• _Objective_
Reproduce the material in full, unchanged.

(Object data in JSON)
---*---
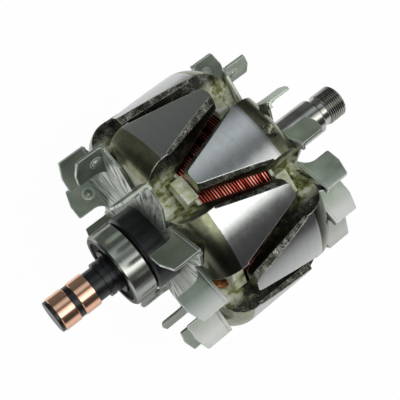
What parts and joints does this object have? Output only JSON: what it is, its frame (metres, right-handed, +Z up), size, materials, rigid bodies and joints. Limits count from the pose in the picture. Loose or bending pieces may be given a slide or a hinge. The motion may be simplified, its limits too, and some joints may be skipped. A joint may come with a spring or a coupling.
{
  "type": "generator rotor",
  "caption": "Claw-pole generator rotor with interlocking steel pole fingers round a copper field winding, bent-blade cooling fans, a ball bearing and slip rings on one shaft.",
  "frame": {"origin": "on the shaft axis, at the shoulder that the pulley-side bearing seats against", "axes": "+X along the shaft towards the pulley thread, +Z up as the rotor lies at rest on two claws"},
  "size_m": [0.1605, 0.1044, 0.1044],
  "materials": {
    "shaft": "turned and ground steel",
    "rear_pole_piece": "forged steel, turned outside, thin varnish",
    "front_pole_piece": "forged steel, turned outside, thin varnish",
    "coil_bobbin": "pale moulded nylon",
    "field_coil": "enamelled copper wire, varnished",
    "coil_lead_start": "enamelled copper wire",
    "coil_lead_finish": "enamelled copper wire",
    "rear_fan": "stamped and zinc plated sheet",
    "front_fan": "stamped and zinc plated sheet",
    "slip_ring_outer": "turned copper",
    "slip_ring_inner": "turned copper",
    "slip_ring_moulding": "black thermoset moulding",
    "lead_insulator": "black thermoset moulding",
    "bearing_outer_ring": "ground and polished bearing steel",
    "bearing_inner_ring": "ground bearing steel",
    "bearing_shield_rear": "pressed steel sheet",
    "bearing_shield_front": "pressed steel sheet",
    "bearing_cage": "machined brass",
    "bearing_balls": "polished steel",
    "conductor_outer": "copper strip",
    "conductor_inner": "copper strip"
  },
  "bodies": {
    "rotor": {"shaft": "shaft", "rear_pole_piece": "rear_pole_piece", "front_pole_piece": "front_pole_piece", "coil_bobbin": "coil_bobbin", "field_coil": "field_coil", "coil_lead_start": "coil_lead_start", "coil_lead_finish": "coil_lead_finish", "rear_fan": "rear_fan", "front_fan": "front_fan", "slip_ring_outer": "slip_ring_outer", "slip_ring_inner": "slip_ring_inner", "slip_ring_moulding": "slip_ring_moulding", "lead_insulator": "lead_insulator", "bearing_inner_ring": "bearing_inner_ring", "conductor_outer": "conductor_outer", "conductor_inner": "conductor_inner"},
    "bearing_outer": {"bearing_outer_ring": "bearing_outer_ring", "bearing_shield_rear": "bearing_shield_rear", "bearing_shield_front": "bearing_shield_front"},
    "bearing_cage_and_balls": {"bearing_cage": "bearing_cage", "bearing_balls": "bearing_balls"}
  },
  "joints": [
    {"name": "bearing_spin", "type": "hinge", "parent": "rotor", "child": "bearing_outer", "pos_m": [-0.0922, 0, 0], "axis": [1, 0, 0], "continuous": true},
    {"name": "cage_spin", "type": "hinge", "parent": "rotor", "child": "bearing_cage_and_balls", "pos_m": [-0.0922, 0, 0], "axis": [1, 0, 0], "continuous": true}
  ],
  "couplings": [
    {"joint": "cage_spin", "follows": "bearing_spin", "ratio": 0.619}
  ]
}
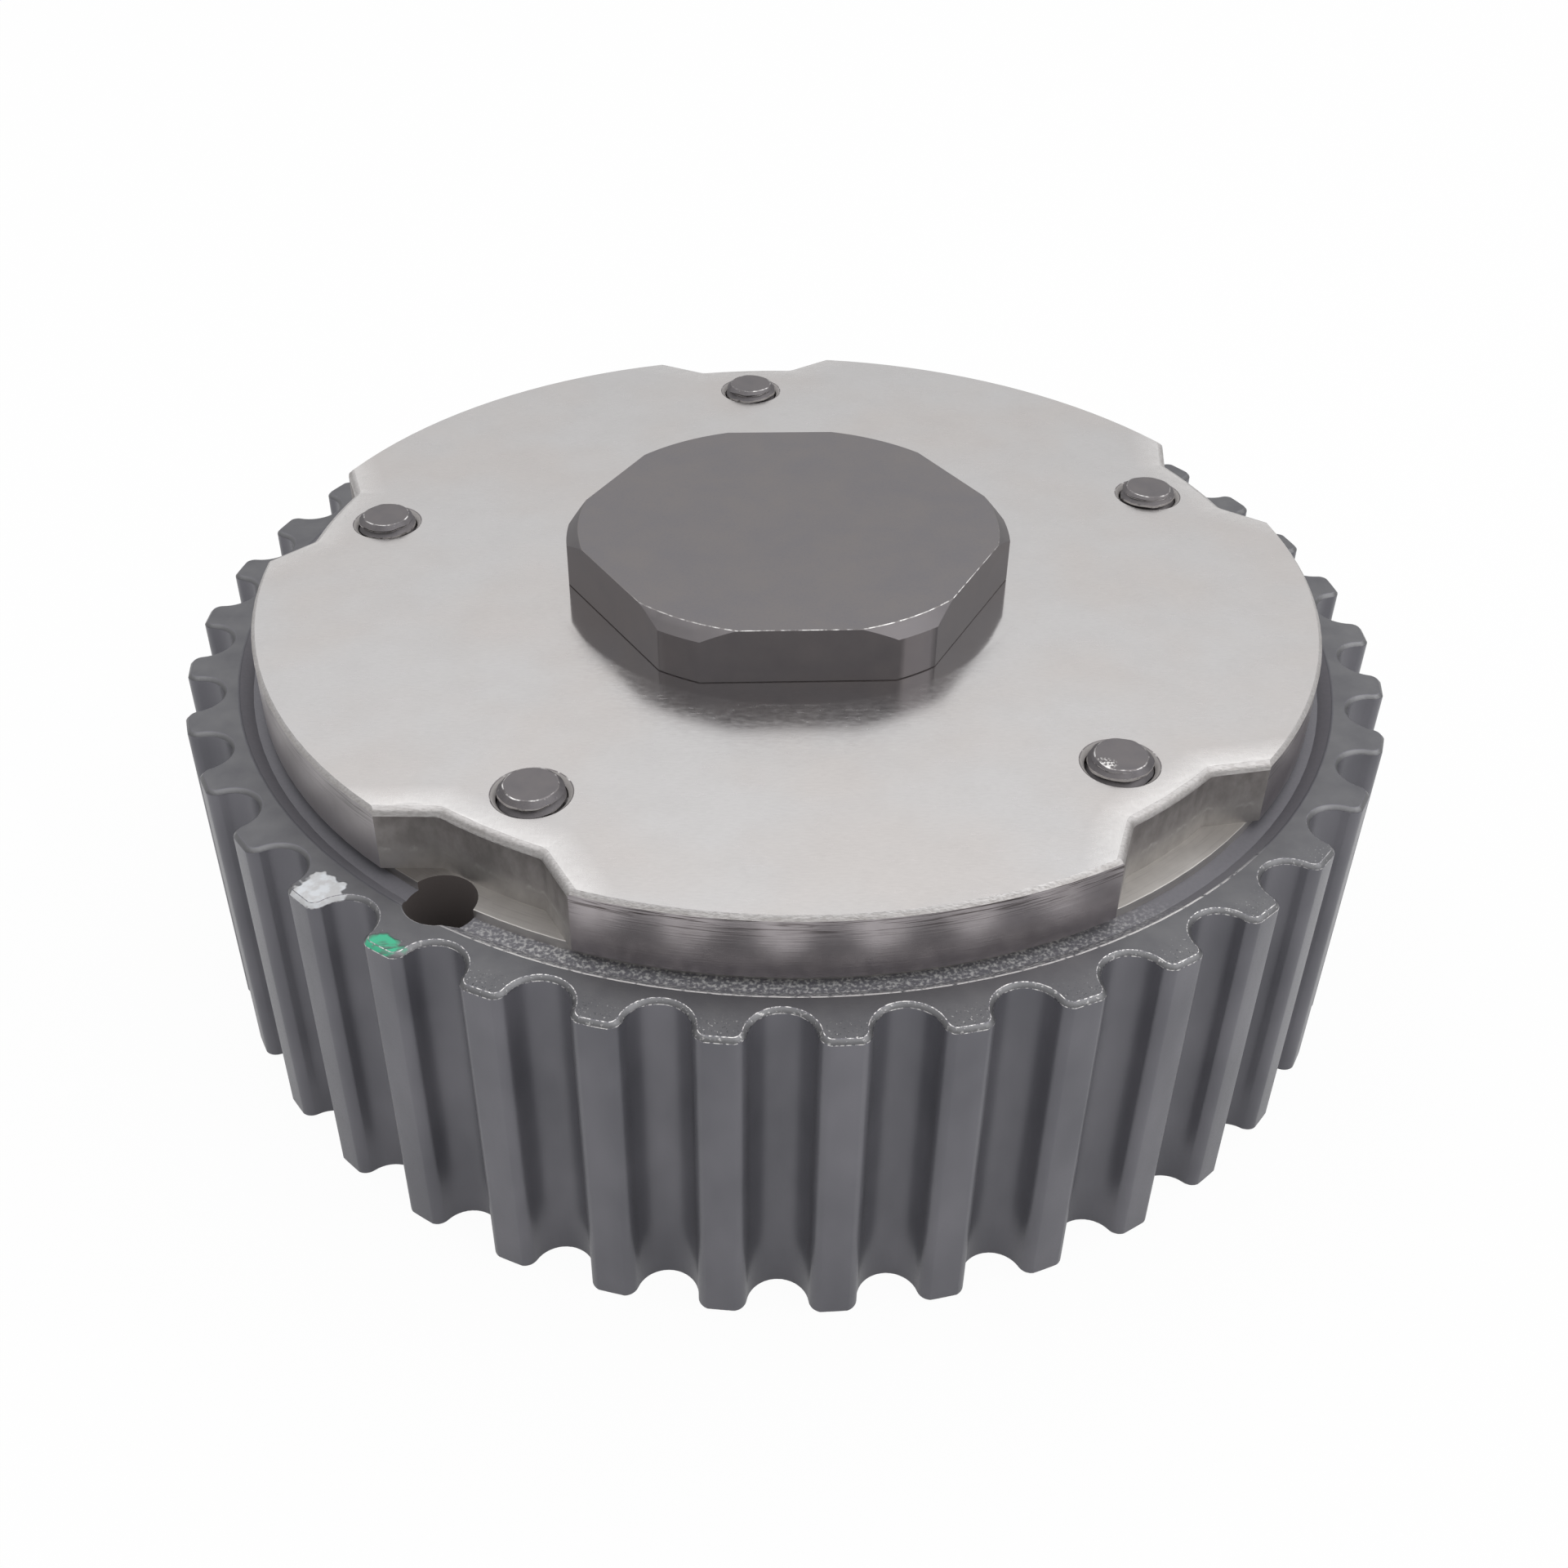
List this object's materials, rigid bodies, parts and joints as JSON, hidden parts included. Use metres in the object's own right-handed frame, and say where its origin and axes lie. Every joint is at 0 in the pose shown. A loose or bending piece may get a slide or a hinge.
---*---
• _Solved exercise_
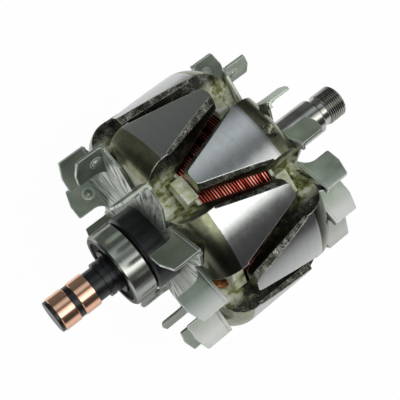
What parts and joints does this object have? Output only JSON: what it is, its frame (metres, right-handed, +Z up), size, materials, rigid bodies and joints. Limits count from the pose in the picture. Loose or bending pieces may be given a slide or a hinge. The motion may be simplified, its limits too, and some joints may be skipped. A joint may come with a spring or a coupling.
{
  "type": "generator rotor",
  "caption": "Claw-pole generator rotor with interlocking steel pole fingers round a copper field winding, bent-blade cooling fans, a ball bearing and slip rings on one shaft.",
  "frame": {"origin": "on the shaft axis, at the shoulder that the pulley-side bearing seats against", "axes": "+X along the shaft towards the pulley thread, +Z up as the rotor lies at rest on two claws"},
  "size_m": [0.1605, 0.1044, 0.1044],
  "materials": {
    "shaft": "turned and ground steel",
    "rear_pole_piece": "forged steel, turned outside, thin varnish",
    "front_pole_piece": "forged steel, turned outside, thin varnish",
    "coil_bobbin": "pale moulded nylon",
    "field_coil": "enamelled copper wire, varnished",
    "coil_lead_start": "enamelled copper wire",
    "coil_lead_finish": "enamelled copper wire",
    "rear_fan": "stamped and zinc plated sheet",
    "front_fan": "stamped and zinc plated sheet",
    "slip_ring_outer": "turned copper",
    "slip_ring_inner": "turned copper",
    "slip_ring_moulding": "black thermoset moulding",
    "lead_insulator": "black thermoset moulding",
    "bearing_outer_ring": "ground and polished bearing steel",
    "bearing_inner_ring": "ground bearing steel",
    "bearing_shield_rear": "pressed steel sheet",
    "bearing_shield_front": "pressed steel sheet",
    "bearing_cage": "machined brass",
    "bearing_balls": "polished steel",
    "conductor_outer": "copper strip",
    "conductor_inner": "copper strip"
  },
  "bodies": {
    "rotor": {"shaft": "shaft", "rear_pole_piece": "rear_pole_piece", "front_pole_piece": "front_pole_piece", "coil_bobbin": "coil_bobbin", "field_coil": "field_coil", "coil_lead_start": "coil_lead_start", "coil_lead_finish": "coil_lead_finish", "rear_fan": "rear_fan", "front_fan": "front_fan", "slip_ring_outer": "slip_ring_outer", "slip_ring_inner": "slip_ring_inner", "slip_ring_moulding": "slip_ring_moulding", "lead_insulator": "lead_insulator", "bearing_inner_ring": "bearing_inner_ring", "conductor_outer": "conductor_outer", "conductor_inner": "conductor_inner"},
    "bearing_outer": {"bearing_outer_ring": "bearing_outer_ring", "bearing_shield_rear": "bearing_shield_rear", "bearing_shield_front": "bearing_shield_front"},
    "bearing_cage_and_balls": {"bearing_cage": "bearing_cage", "bearing_balls": "bearing_balls"}
  },
  "joints": [
    {"name": "bearing_spin", "type": "hinge", "parent": "rotor", "child": "bearing_outer", "pos_m": [-0.0922, 0, 0], "axis": [1, 0, 0], "continuous": true},
    {"name": "cage_spin", "type": "hinge", "parent": "rotor", "child": "bearing_cage_and_balls", "pos_m": [-0.0922, 0, 0], "axis": [1, 0, 0], "continuous": true}
  ],
  "couplings": [
    {"joint": "cage_spin", "follows": "bearing_spin", "ratio": 0.619}
  ]
}
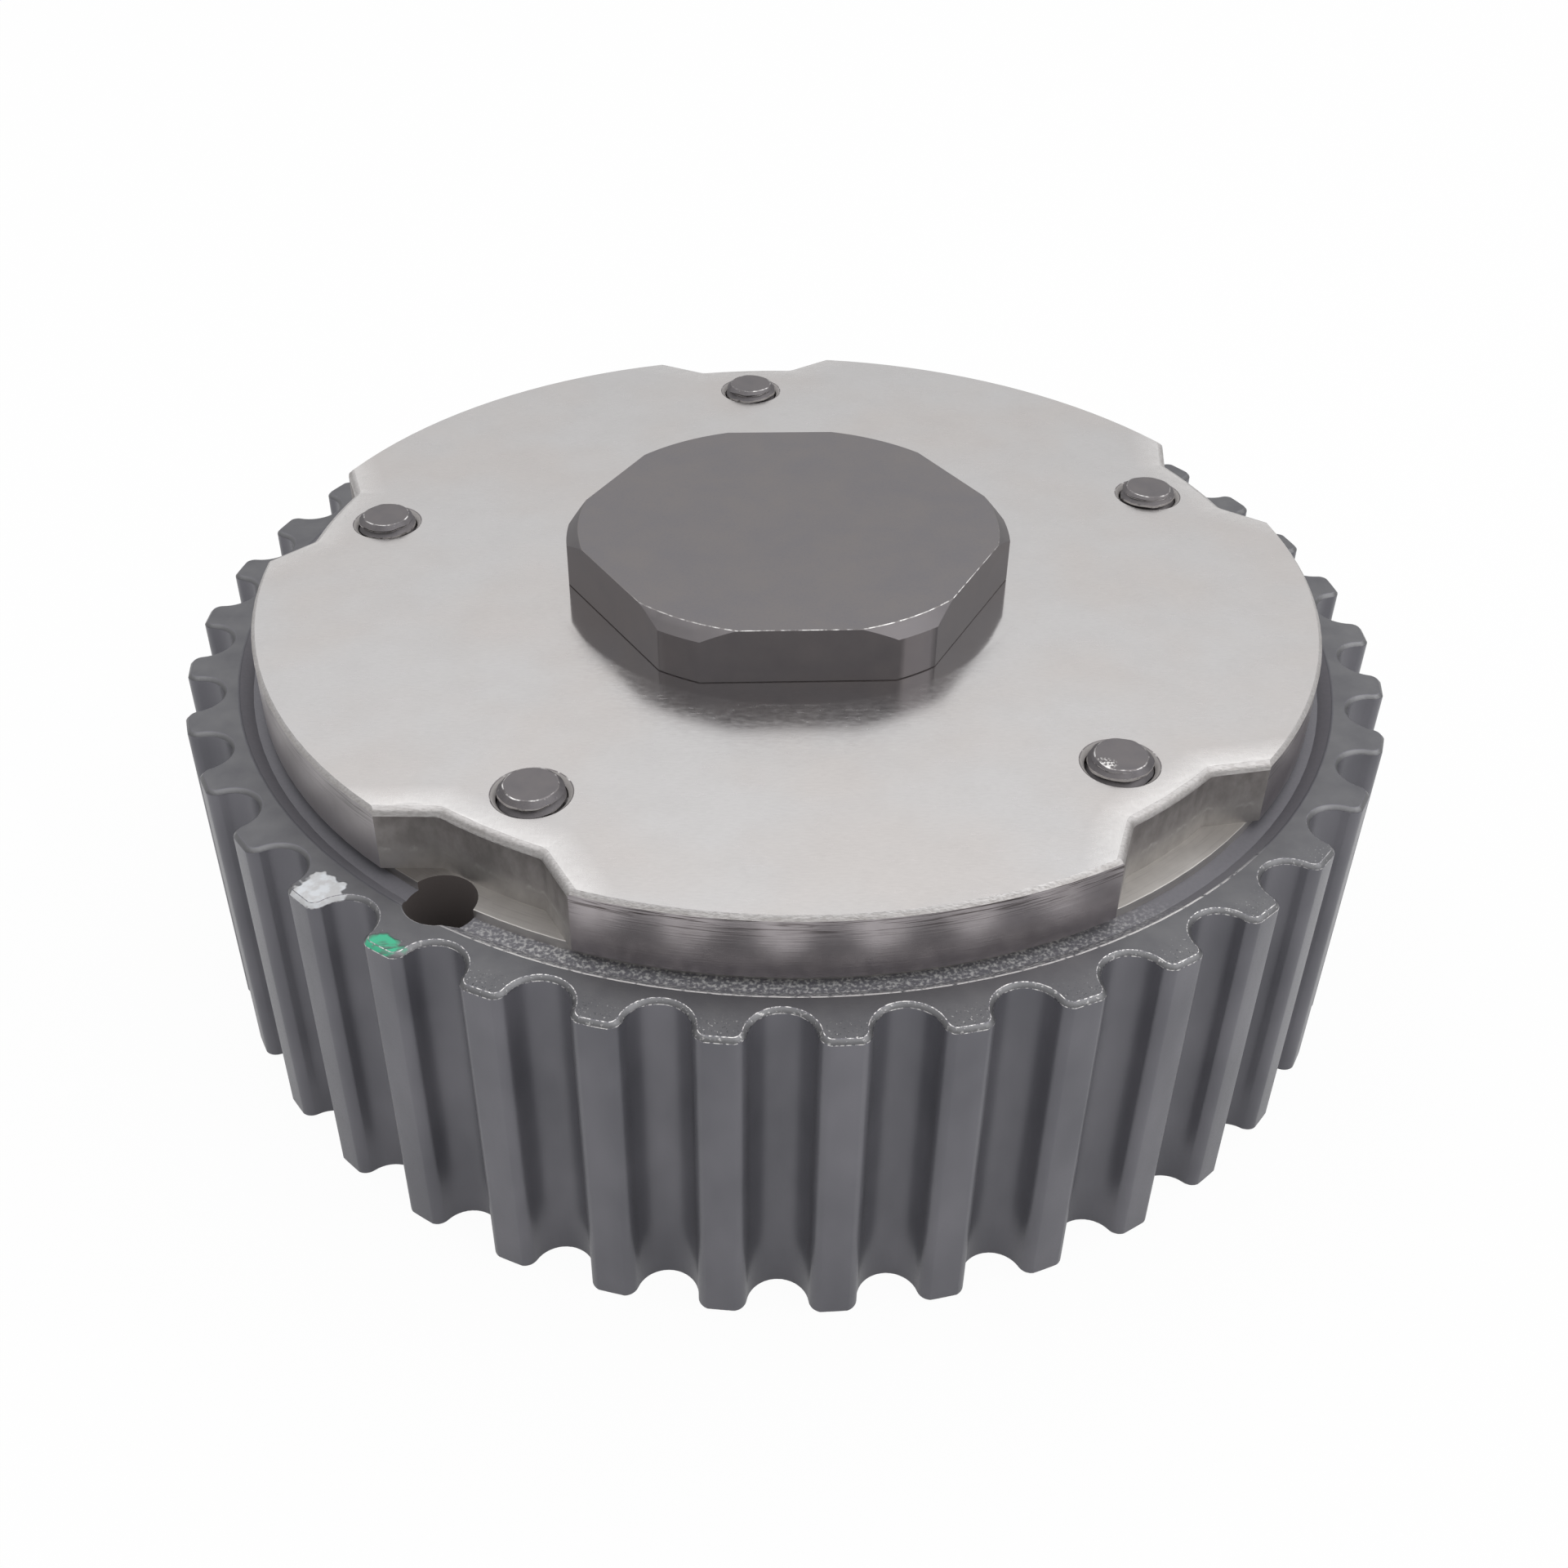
List this object's materials, rigid bodies, parts and joints as JSON, hidden parts included. Use metres in the object's own right-handed frame, and say where its origin and axes lie. Every joint is at 0 in the pose shown. A loose or bending piece may get a slide or a hinge.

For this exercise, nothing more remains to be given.